Since the law has only a shadow of the good things to come and not the true form of these realities, it[a] can never, by the same sacrifices that are continually offered year after year, make perfect those who approach.
Hebrews 10:1

Each time I stepped onto a hanging wooden plank, it would shake violently. The wooden steps weren't making me clumsy; they were revealing my inherent clumsiness. The law, like the wooden steps, is particularly good at showing me where my footing is wrong, but it has no redemptive or salvation power. That is what it means that the law is imperfect.

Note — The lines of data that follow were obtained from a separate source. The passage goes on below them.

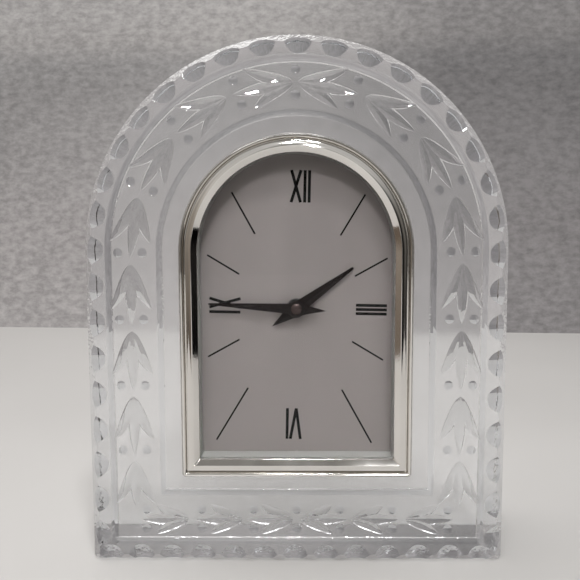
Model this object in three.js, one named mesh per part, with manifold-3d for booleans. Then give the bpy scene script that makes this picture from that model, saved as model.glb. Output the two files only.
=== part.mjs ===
// Arched crystal mantel clock: a cut-glass block with a framed quartz clock insert pressed into its window.
// Units are millimetres. +Z is up, the clock faces -Y and +X is to the right of someone reading the dial.
// Depths are measured back from the front plane of the crystal's border, and heights from the base.

import * as THREE from "three";
import Module from "manifold-3d";
import { mergeVertices } from "three/addons/utils/BufferGeometryUtils.js";

const wasm = await Module();
wasm.setup();

// Crystal block
const BODY_WIDTH = 140;
const BODY_DEPTH = 50;
const ARCH_CENTRE_Z = 106.5;
const BASE_CORNER_RADIUS = 1.5;
const BORDER_WIDTH = 6;
const STEP_WIDTH = 2.6;
const STEP_DROP = 0.7;
const BAND_WIDTH = 14.4;
const ARCH_SEGMENTS = 36;

// Thumb cuts along the front edge
const THUMB_BALL_RADIUS = 16;
const THUMB_RADIUS = 5.1;
const THUMB_INSET = 0.2;
const THUMB_SIDES = 20;
const THUMB_FIRST_OFFSET = 0.6;
const THUMB_PITCH = 12.2;
const THUMB_PITCH_BASE = 10.6;
const THUMB_BASE_OFFSET = -0.6;
const THUMB_CORNER_MARGIN = 5;

// Leaf sprays and dots cut into the band
const SPRAY_START = 0.8;
const SPRAY_LINE_INSET = 14.8;
const SPRAY_PITCH = 22.45;
const LEAF_LENGTH = 20;
const LEAF_HALF_WIDTH = 1.65;
const LEAF_DEPTH = 0.85;
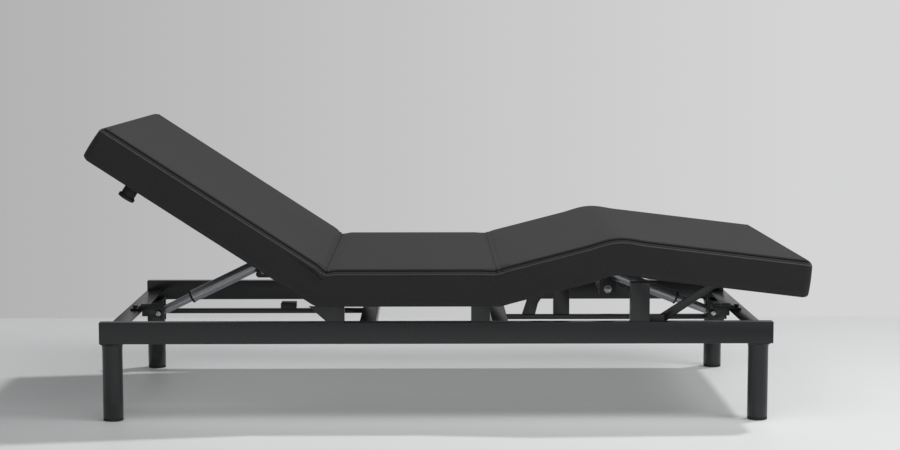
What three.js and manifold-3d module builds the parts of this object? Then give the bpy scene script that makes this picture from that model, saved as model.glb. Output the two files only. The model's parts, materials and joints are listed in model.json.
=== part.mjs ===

What then should we say? That the law is sin? By no means! Yet, if it had not been for the law, I would not have known sin. I would not have known what it is to covet if the law had not said, ‘You shall not covet.’
Romans 7:7

The devil is very aware of this, and he uses it to his advantage. As you run your race, the real enemy of progress is despair. Despair is far more dangerous than losing your footing. Which leads me to my main point.

The Silent Hero

We have so far discussed the course, and the difficulty of navigating the course. But we have not yet spoken of the silent but capable hero, the harness. As I was traversing through the course, it fascinated me that I could at times forget about the harness, but whenever I lost my footing, it would without fail "divulge" it's presence. Whenever I lost my footing, grace would appear. Not as something I willed myself towards, but as an undeniable reality.

As you might guess, the harness is Jesus. Jesus is the fulfillment of the law in the same way that the harness is the fulfillment of the rope course. The harness isn't an excuse to abandon the course, rather it is the ever-present confidence that you can complete the course. It is your confidence - at all times - that it is already done. The gospel is not that we are holding on to Jesus, but that he is holding on to us. It is not that we love him, but that he loves us.

We live in a society where failure almost always results in a loss of relationship. If you don't miss a quota at work, you lose your job. If you don't meet your partners standards, they break up with you. The gospel totally crushes this narrative.

 Let us therefore approach the throne of grace with boldness, so that we may receive mercy and find grace to help in time of need.
Hebrews 4:16

The Strategy of the Enemy

This is good news, but Satan also knows the good news, so we must ask how he uses it to his advantage.

As you run your race, the real enemy of progress is not your failure to stop doing a particular sin. Satan knows the scripture. He knows that Jesus will never leave you nor forsake you. So what does he do? He feeds your ego and bolsters your pride. The pride which denies the harness or even the need for it. The pride which celebrates your good works is the same pride that magnifies your bad ones. The true enemy is Despair. Despair is far more dangerous than losing your footing. If you lose your footing, the harness will support you without question. Despair is that which causes you to remove the harness altogether. In this regard there's two kinds of despair. One kind occurs because you have fallen so many times that you deem yourself unworthy of the harness. You give up on yourself. The other kind occurs because you have taken so many clean steps forward that somehow the enemy has convinced you that you don't need it. You give up on the harness.

The good news is this, every shortcoming, every failure, and every disappointment is so that Jesus can be glorified. Everything that has happened in your life that should have taken you out but failed is a testament to the Glory of God, Jesus Christ. The invitation is to live a life of vulnerability. A life where we can speak the words of Paul:

But he said to me, “My grace is sufficient for you, for my power is made perfect in weakness.” Therefore I will boast all the more gladly about my weaknesses, so that Christ’s power may rest on me.